I think this is what the Church, what my mom, were trying to tell me. I had been raised, for better or worse, to believe that humans are corruptible, and that we have to try all the time to do good, to be conscious of God, and to be alert to the pulls of what we can call Satan or our worse natures. He thought that anything he wanted, whenever and wherever he wanted it was ok, as long as you a) didn't get caught and b) it didn't effect you materially (therefore, for example, the reason you didn't have sex with a 16 year old was because if you got caught you'd be in terrible trouble and would not be able to earn a good living... it was not about the harm done to the kid, or the existential "wrongness" of the deed, it was about the harm done to you). This thinking was so utterly different from mine, and as I said, my association with him didn't make him a better person (and honestly I did try... not in a religious sense, but in a personal sense), it made me a worse person. 

So I think there was a good reason why the Church tried to keep its people somewhat insular. It's hard to resist the pulls of the world. It's hard to say no to yourself. It's frankly hard to believe that there is a God, and that Jesus Christ is His incarnation, and that we have a direct contact with him.

So the question is - is it better for us to open the doors to all kinds of ideas, or is it better for us to focus on what we believe?
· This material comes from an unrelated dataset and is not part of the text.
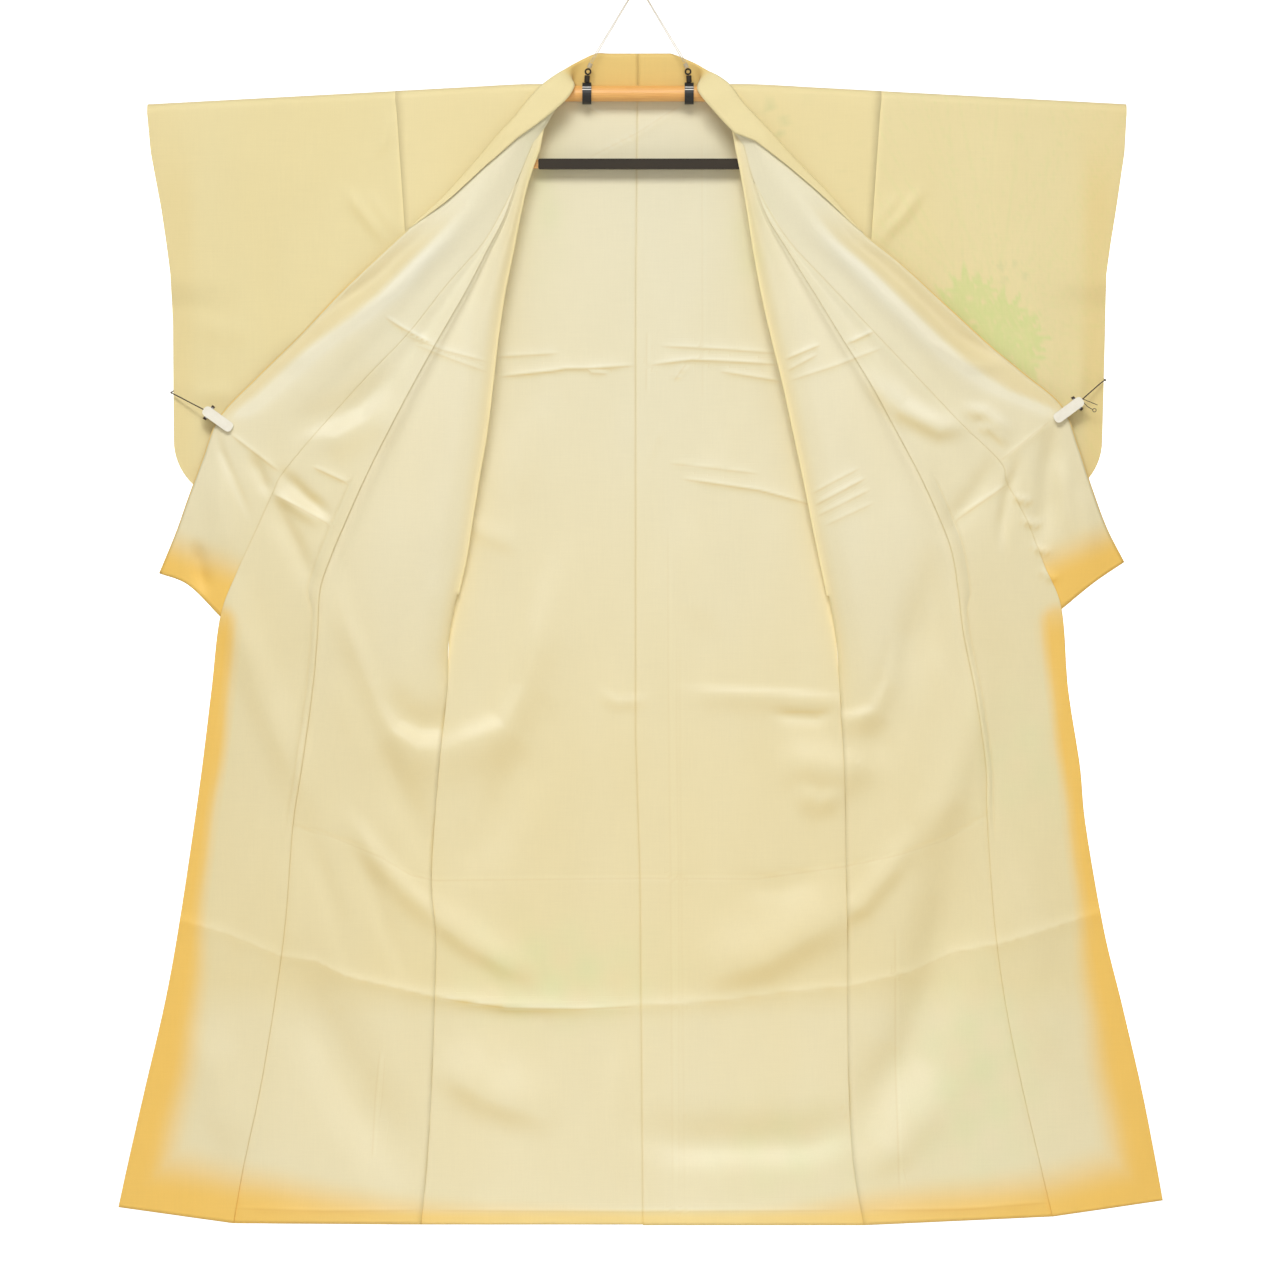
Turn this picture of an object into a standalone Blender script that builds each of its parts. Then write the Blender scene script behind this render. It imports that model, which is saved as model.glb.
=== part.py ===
"""A lined kimono hung open on a kimono hanger.

Units are metres, +Z is up and the garment's inside faces -Y.
The origin is the point where a hook bears inside the top of the hanging ring.
Tables are in millimetres: distances from the garment's centre line, drops
below the hanger rod's axis, and depths that grow away from the viewer.
"Right" and "left" are the wearer's, so the wearer's left lies towards +X.
"""

import math

import bmesh
import bpy
import numpy as np
from mathutils import Matrix, Vector

MM = 0.001

# Cloth
CLOTH = 1.4
LINING = 1.0
GAP = 0.3
SEAM_TRIM = 0.15
BACK_LINING_TRIM = 1.2
FOLD_SPACING = 4.4

# Hanger
ROD_DROP = 165.5
ROD_RADIUS = 10.75
ROD_CENTRE_HALF = 156.0
ROD_ARM_END = 643.0
ROD_ARM_SLOPE = 0.0535
STRAP_OFFSET = 68.5
STRAP_WIDTH = 12.0
RING_INNER_RADIUS = 8.5
RING_WIRE = 3.0

# Garment
BACK_DEPTH = 14.8
HANG_RADIUS = 12.1
NECK_HALF = 97.8
BACK_NECK_DROP = 4.7
SLEEVE_BOTTOM = 545.0
SLEEVE_CORNER = 80.0
WRIST_OPENING = 250.0
ARMHOLE_DROP = 184.0
BACK_LEAF_NARROWER = 8.0

# Rows of each front, from the neck (0) to the hem (20). A row joins four points:
# the lapel fold (the side seam from row 13 on), the okumi seam, the collar seam
# and the free edge. Each point is (distance from centre, drop).
RIGHT_FRONT = (
    ((134, 76), (141, 69), (141, 69), (184, 54)),
    ((149, 119), (162, 119), (162, 119), (217, 93)),
    ((159, 161), (178, 165), (184, 163), (260, 140)),
    ((169, 212), (202, 212), (209, 204), (306, 182)),
    ((180, 266), (230, 266), (257, 259), (351, 223)),
    ((189, 325), (264, 325), (306, 321), (402, 271)),
    ((197, 395), (303, 395), (367, 385), (457, 329)),
    ((205, 459), (335, 456), (431, 456), (512, 383)),
    ((214, 510), (362, 510), (476, 511), (560, 434)),
    ((225, 578), (395, 584), (489, 537), (583, 490)),
    ((232, 622), (410, 620), (513, 590), (603, 545)),
    ((243, 671), (425, 665), (536, 640), (619, 590)),
    ((254, 732), (429, 727), (559, 701), (641, 643)),
    ((256, 799), (436, 799), (571, 797), (571, 797)),
    ((268, 913), (450, 900), (584, 902), (584, 902)),
    ((277, 1050), (463, 983), (596, 987), (596, 987)),
    ((271, 1130), (473, 1110), (616, 1118), (616, 1118)),
    ((273, 1221), (488, 1221), (635, 1221), (635, 1221)),
    ((277, 1335), (507, 1335), (661, 1333), (661, 1333)),
    ((283, 1436), (529, 1437), (683, 1429), (683, 1429)),
    ((291, 1517), (543, 1515), (697, 1493), (697, 1493)),
)
LEFT_FRONT = (
    ((134, 79), (142, 73), (142, 73), (177, 54)),
    ((142, 119), (155, 119), (155, 119), (213, 93)),
    ((149, 161), (172, 165), (178, 163), (255, 136)),
    ((157, 212), (200, 212), (206, 204), (300, 187)),
    ((168, 271), (237, 271), (256, 257), (354, 231)),
    ((181, 328), (272, 328), (319, 324), (413, 285)),
    ((196, 389), (310, 389), (379, 387), (469, 336)),
    ((212, 462), (350, 462), (433, 444), (517, 376)),
    ((224, 518), (378, 515), (485, 495), (567, 419)),
    ((236, 578), (406, 577), (494, 523), (590, 475)),
    ((246, 625), (420, 617), (520, 572), (607, 527)),
    ((256, 673), (428, 665), (544, 633), (627, 581)),
    ((266, 732), (436, 727), (567, 691), (651, 628)),
    ((271, 806), (452, 806), (576, 797), (576, 797)),
    ((277, 913), (466, 900), (592, 900), (592, 900)),
    ((279, 1035), (468, 967), (600, 980), (600, 980)),
    ((281, 1125), (478, 1110), (624, 1118), (624, 1118)),
    ((281, 1221), (493, 1221), (649, 1221), (649, 1221)),
    ((283, 1335), (516, 1335), (675, 1333), (675, 1333)),
    ((289, 1436), (540, 1437), (694, 1429), (694, 1429)),
    ((303, 1518), (556, 1506), (704, 1484), (704, 1484)),
)

# Depth of the same rows: the lapel fold, the swell beside it, the trough before
# the okumi seam, the seam's raised ridge, the okumi's middle, the collar seam,
# the collar's lengthwise crest and its edge.
DEPTH_COLUMNS = ("fold", "swell", "trough", "ridge", "okumi", "seam", "crest", "edge")
FRONT_DEPTHS = (
    (-16.5, -16.8, -17.0, -17.0, -16.8, -17.0, -25.0, -20.0),
    (-16.2, -17.5, -17.0, -18.0, -18.0, -18.0, -26.0, -19.0),
    (-16.2, -19.0, -16.5, -20.0, -19.5, -18.5, -27.0, -18.0),
    (-16.2, -20.0, -15.5, -22.0, -20.0, -18.5, -27.0, -17.5),
    (-16.2, -20.5, -15.0, -23.5, -20.5, -18.5, -26.5, -17.0),
    (-16.2, -20.5, -15.0, -24.0, -21.0, -18.5, -26.0, -17.0),
    (-16.2, -20.0, -15.0, -24.0, -21.5, -18.5, -25.0, -17.0),
    (-14.2, -19.0, -14.5, -23.0, -21.0, -18.5, -22.5, -17.5),
    (-12.0, -17.0, -13.5, -21.0, -19.5, -18.5, -18.5, -18.0),
    (-7.5, -15.0, -12.0, -19.0, -18.0, -17.0, -18.0, -14.0),
    (-2.0, -11.5, -10.0, -16.5, -16.0, -15.0, -17.0, -13.0),
    (4.0, -6.0, -7.0, -12.5, -13.5, -13.0, -15.0, -12.0),
    (11.0, 1.0, -2.0, -8.0, -10.0, -10.5, -12.0, -10.0),
    (14.8, 7.0, 4.0, -1.0, -4.0, -6.0, -6.0, -6.0),
    (14.8, 10.0, 7.0, 4.0, 0.0, -1.0, -1.0, -1.0),
    (14.8, 11.5, 9.0, 6.0, 3.0, 2.0, 2.0, 2.0),
    (14.8, 11.0, 9.5, 7.0, 5.0, 4.0, 4.0, 4.0),
    (14.8, 12.0, 10.0, 8.5, 6.0, 5.0, 5.0, 5.0),
    (14.8, 12.5, 11.0, 9.0, 7.0, 6.0, 6.0, 6.0),
    (14.8, 13.0, 11.5, 10.0, 8.5, 7.0, 7.0, 7.0),
    (14.8, 13.5, 12.5, 11.0, 9.5, 8.0, 8.0, 8.0),
)
FIRST_SIDE_SEAM_ROW = 13
COLLAR_END_ROW = 12
CLIP_ROW = 8
OKUMI_TIP_ROW = 2
OKUMI_JOIN_ROW = 9
HEM_FACING_ROW = 15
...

You and I would say open the doors - because that's what we were taught in school - that it is narrow-minded and ignorant to not look with an open mind at all ideas. Part of me is pulled very strongly to that. But... I had 9 years of old-fashioned parochial school. I had a foundation. I had something I could compare all the new ideas to. I did lose my faith in the process of all that examination - but the pull of it was somewhere in there. The idea of it was always there as something against which to contrast all the new thinking. Nothing I found in all my exploration came anywhere close to the peace and focus and frankly, value to my own way of life that I have found in the Catholic Church. And nothing else ever gave me the experience of the numinous like the Catholic Church.